Supplied information:
****
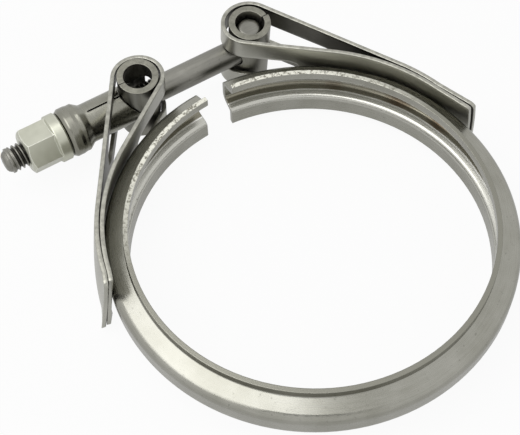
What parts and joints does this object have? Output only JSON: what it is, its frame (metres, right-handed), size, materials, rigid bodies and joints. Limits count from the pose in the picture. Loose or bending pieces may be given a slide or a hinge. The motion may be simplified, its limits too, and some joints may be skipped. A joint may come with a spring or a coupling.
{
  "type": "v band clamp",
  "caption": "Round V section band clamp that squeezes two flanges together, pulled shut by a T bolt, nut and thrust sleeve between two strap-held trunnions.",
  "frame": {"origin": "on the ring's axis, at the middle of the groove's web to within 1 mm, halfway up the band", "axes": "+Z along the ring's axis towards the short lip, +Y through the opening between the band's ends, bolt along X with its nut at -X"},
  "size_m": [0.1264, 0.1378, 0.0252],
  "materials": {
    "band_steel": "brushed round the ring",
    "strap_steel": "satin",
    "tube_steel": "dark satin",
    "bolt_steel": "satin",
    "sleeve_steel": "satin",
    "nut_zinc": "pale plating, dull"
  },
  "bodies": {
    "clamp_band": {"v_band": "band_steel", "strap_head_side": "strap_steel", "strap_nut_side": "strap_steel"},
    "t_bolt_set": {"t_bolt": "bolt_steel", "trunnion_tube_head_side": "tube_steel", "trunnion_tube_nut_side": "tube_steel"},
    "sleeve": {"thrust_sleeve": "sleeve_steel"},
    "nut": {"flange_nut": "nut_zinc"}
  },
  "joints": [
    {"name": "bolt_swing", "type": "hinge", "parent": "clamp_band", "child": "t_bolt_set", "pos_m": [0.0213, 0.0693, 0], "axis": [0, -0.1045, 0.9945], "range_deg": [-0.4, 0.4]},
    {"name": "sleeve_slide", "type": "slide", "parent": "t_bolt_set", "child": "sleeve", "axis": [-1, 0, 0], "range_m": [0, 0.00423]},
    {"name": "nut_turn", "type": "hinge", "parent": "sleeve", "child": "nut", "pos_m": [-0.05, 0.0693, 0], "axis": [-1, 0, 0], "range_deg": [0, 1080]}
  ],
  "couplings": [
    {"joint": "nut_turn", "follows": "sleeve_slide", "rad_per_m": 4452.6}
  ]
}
****
From the preceding material, extract every line exactly.

Problem solution:
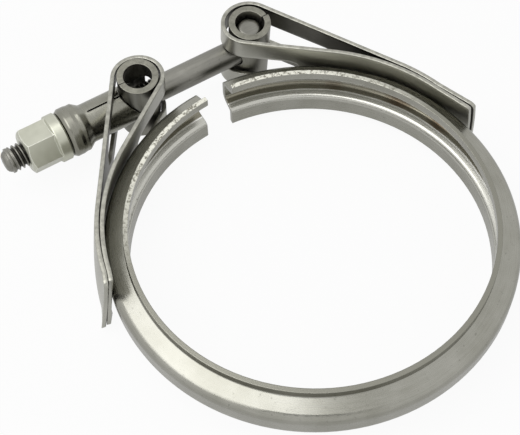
What parts and joints does this object have? Output only JSON: what it is, its frame (metres, right-handed), size, materials, rigid bodies and joints. Limits count from the pose in the picture. Loose or bending pieces may be given a slide or a hinge. The motion may be simplified, its limits too, and some joints may be skipped. A joint may come with a spring or a coupling.
{
  "type": "v band clamp",
  "caption": "Round V section band clamp that squeezes two flanges together, pulled shut by a T bolt, nut and thrust sleeve between two strap-held trunnions.",
  "frame": {"origin": "on the ring's axis, at the middle of the groove's web to within 1 mm, halfway up the band", "axes": "+Z along the ring's axis towards the short lip, +Y through the opening between the band's ends, bolt along X with its nut at -X"},
  "size_m": [0.1264, 0.1378, 0.0252],
  "materials": {
    "band_steel": "brushed round the ring",
    "strap_steel": "satin",
    "tube_steel": "dark satin",
    "bolt_steel": "satin",
    "sleeve_steel": "satin",
    "nut_zinc": "pale plating, dull"
  },
  "bodies": {
    "clamp_band": {"v_band": "band_steel", "strap_head_side": "strap_steel", "strap_nut_side": "strap_steel"},
    "t_bolt_set": {"t_bolt": "bolt_steel", "trunnion_tube_head_side": "tube_steel", "trunnion_tube_nut_side": "tube_steel"},
    "sleeve": {"thrust_sleeve": "sleeve_steel"},
    "nut": {"flange_nut": "nut_zinc"}
  },
  "joints": [
    {"name": "bolt_swing", "type": "hinge", "parent": "clamp_band", "child": "t_bolt_set", "pos_m": [0.0213, 0.0693, 0], "axis": [0, -0.1045, 0.9945], "range_deg": [-0.4, 0.4]},
    {"name": "sleeve_slide", "type": "slide", "parent": "t_bolt_set", "child": "sleeve", "axis": [-1, 0, 0], "range_m": [0, 0.00423]},
    {"name": "nut_turn", "type": "hinge", "parent": "sleeve", "child": "nut", "pos_m": [-0.05, 0.0693, 0], "axis": [-1, 0, 0], "range_deg": [0, 1080]}
  ],
  "couplings": [
    {"joint": "nut_turn", "follows": "sleeve_slide", "rad_per_m": 4452.6}
  ]
}